The airport is a major refueling stop for jets carrying air cargo bound from Asia to the Lower 48.

There is also potential for more mineral development, though many in the state seem opposed to mining. And there is always the possibility for the unexpected.

After the Prinz Brau Alaska brewerya subsidiary of Germany’s largest brewer, Radeburger Group – failed in Anchorage in the late 1970s, nobody gave the production of Alaska beer much chance of success.

Seven years later, Alaskan Brewing shipped its first 253 cases of Chinook Alaskan Amber. Almost no one was banking on that business’s success.  “Commercial banks turned them down for financing (as did relatives),” Tom Acitelli wrote at All About Beer Magazine.

But founders Geoff and Marcy Larson scraped together $310,000 in start-up capital with the help of 88 investors and subsequently built an Alaska institution that would become a model for others.

Alaska is now home to about three dozen breweries and brewpubs.

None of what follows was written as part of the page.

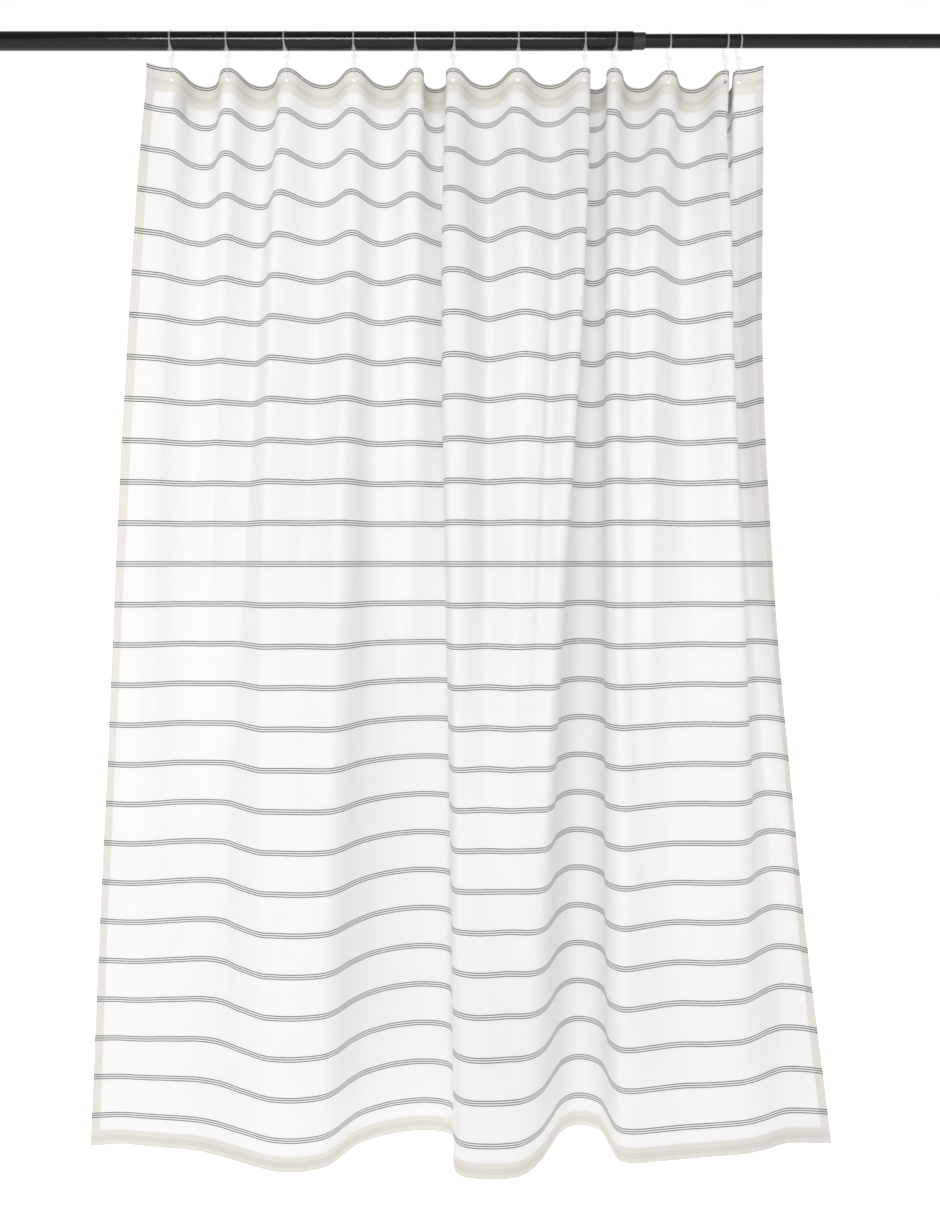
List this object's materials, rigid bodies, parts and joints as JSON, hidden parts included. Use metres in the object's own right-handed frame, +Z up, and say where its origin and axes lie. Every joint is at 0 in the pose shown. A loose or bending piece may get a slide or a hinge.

“The number of Alaska breweries and brewpubs mushroomed by over 150 percent from 2007 to 2017, and there’s no sign the state recession has hit Alaska’s brewers,” Fried wrote in November. “New establishments continued to open and employment increased even as the overall eating and drinking industry began to lose jobs.

“Brewery employment grew from 121 jobs in 2007 to 340 in 2017. Brewpubs have also grown considerably over the last decade, reaching total employment of 921 in 2017.”

The craft brewers have slowly but steadily taken over market share from the major beer producers. They now control about 30 percent of the business, and Fried expects their share will only continue to grow.

Beer is now an established Alaska industry. Hopefully there will someday be others.